Although some parents still postpone decision-making into their 70s or 80s — the majority of people with developmental disabilities live with family caregivers — many, like the Goldenbergs, are taking action much earlier, in their 40s and 50s. The trend has occurred gradually and without fanfare. For Jewish agencies, Hallow said, the change is most visible in such areas as South Florida and New York, with large Jewish populations.
Paramount among the factors governing this shift is financing.
The money used to pay for placements is usually a mix of federal and state dollars. But the funding difficulties of states that have long been tightly pressed to balance their budgets has only grown worse since the country’s economic plunge has cut deeply into their revenues. A 2008 report on the State of the States in Developmental Disabilities, produced by the Coleman Institute for Cognitive Disabilities at the University of Colorado, noted that “the nation’s overall residential system capacity has doubled since 1987, with an annual growth rate of 5% per year.”

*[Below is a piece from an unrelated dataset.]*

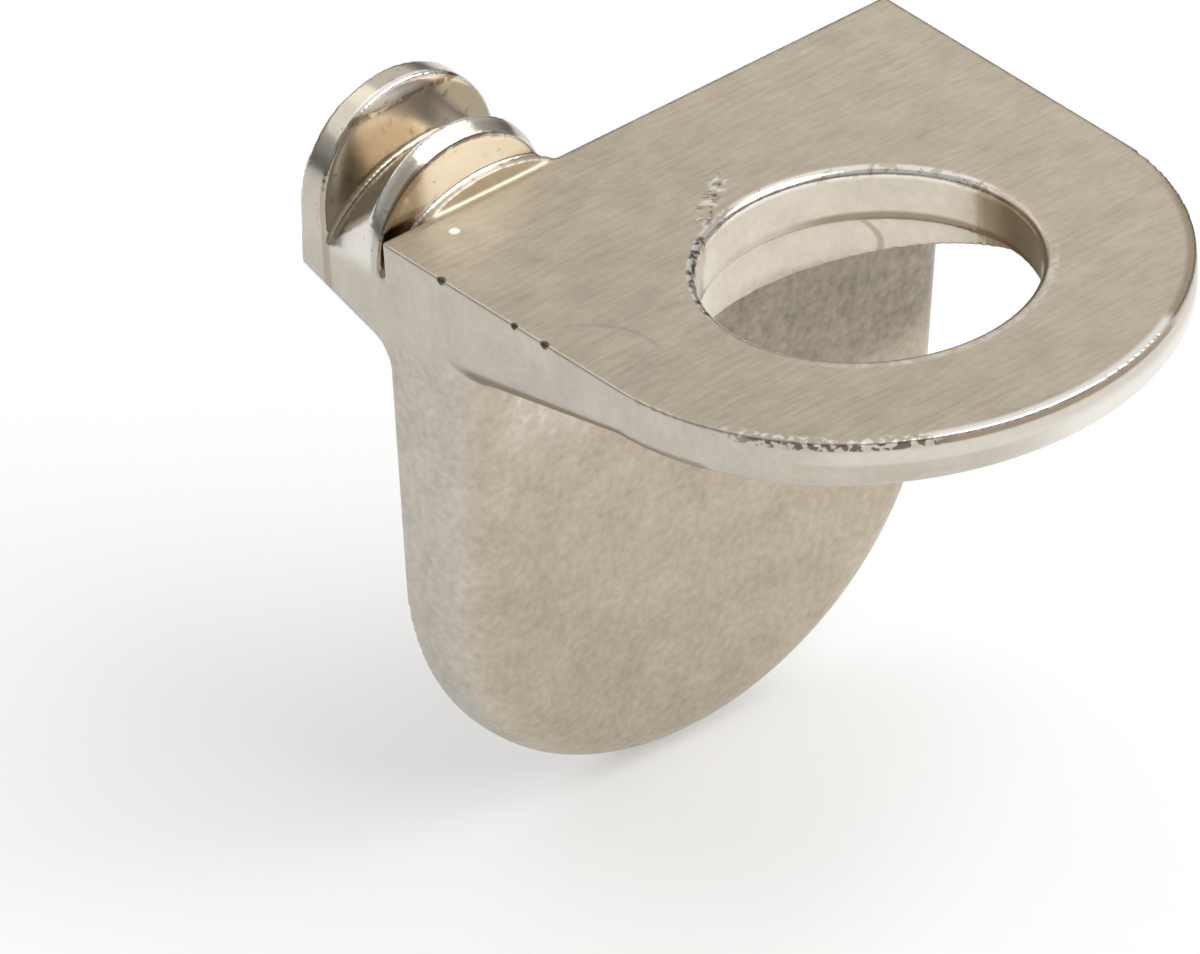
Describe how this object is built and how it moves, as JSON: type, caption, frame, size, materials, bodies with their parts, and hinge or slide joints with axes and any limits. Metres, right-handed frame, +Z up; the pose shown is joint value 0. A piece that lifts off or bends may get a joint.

Despite this, there is a growing imbalance between need and availability that has helped to fuel the trend of parents seeking earlier placements. “[Many parents] are alarmed at what might not be available for their child when they are older,” wrote Derek Saker, director of communications for OHEL Children’s Home and Family Services, in Brooklyn, in an e-mail to the Forward.
JARC has seen the trend toward early placements emerge over time. When its first group home opened in Boca Raton in 1987, the residents were mostly middle-aged and older, typical for that period. By the time a fourth home opened, a decade later, the picture had altered dramatically, with most residents in their 20s and early 30s.
“The older generation [of parents] had no network,” Hallow said. “They were caregivers in isolation. Parents are better educated now. They realize that transition needs to take place when they’re young enough to be involved. Also, they don’t want to put that responsibility on their other children.”
Sparing Scott’s older sister, Beth, that responsibility was important to the Goldenbergs. Now a graduate student at New York University, preparing for a career as a costume designer, she can be her brother’s guardian without the day-to-day responsibilities, and she can be assured that he is content and living a satisfying life. Goldenberg and his three housemates each have a room in a handsome Florida-style house with a red barrel-tile roof, a brick patio overlooking a lake, a lighted walking path and a super-sized kosher kitchen area.
“So far, I haven’t found any food he doesn’t like,” house manager Deborah English said, smiling, just minutes before Zeena Goldenberg brought her son home after a weeklong family visit. And yes, Scott said, he was glad to leave the snow behind in Missouri.
The cost of residential care like Goldenberg’s can vary greatly, depending on where a person lives. Most New York programs are fully funded, thanks to the state’s income tax.
On the other hand, Vivian Bass, CEO of the Rockville, Md.-based Jewish Foundation for Group Homes, which serves the greater Washington area, said that the combination of local, state and federal funding received by all but a handful of her agency’s 105 residents does not come close to covering the actual cost of supporting an individual. Maryland, she noted, is among the nation’s most socially progressive states in long-term care for the developmentally disabled, mandating that newly opened homes are limited to a maximum of three unrelated adults. This is a less institutional setting that more closely resembles the living arrangements of those without disabilities. The challenge ahead, she says, is dwindling government resources.
At JARC, in no-income-tax Florida, families pay about $40,000 a year, although need-based scholarships are available for those who qualify, and government-entitlement programs, such as Supplemental Security Income, can defray some of the expense.
At some point, though, Hallow noted, “we will become the family of record because there will be no family. As Jews, we know the last mitzvah you can give people is a good death. I tell people that if we do our job right, people live with us and they die with us.”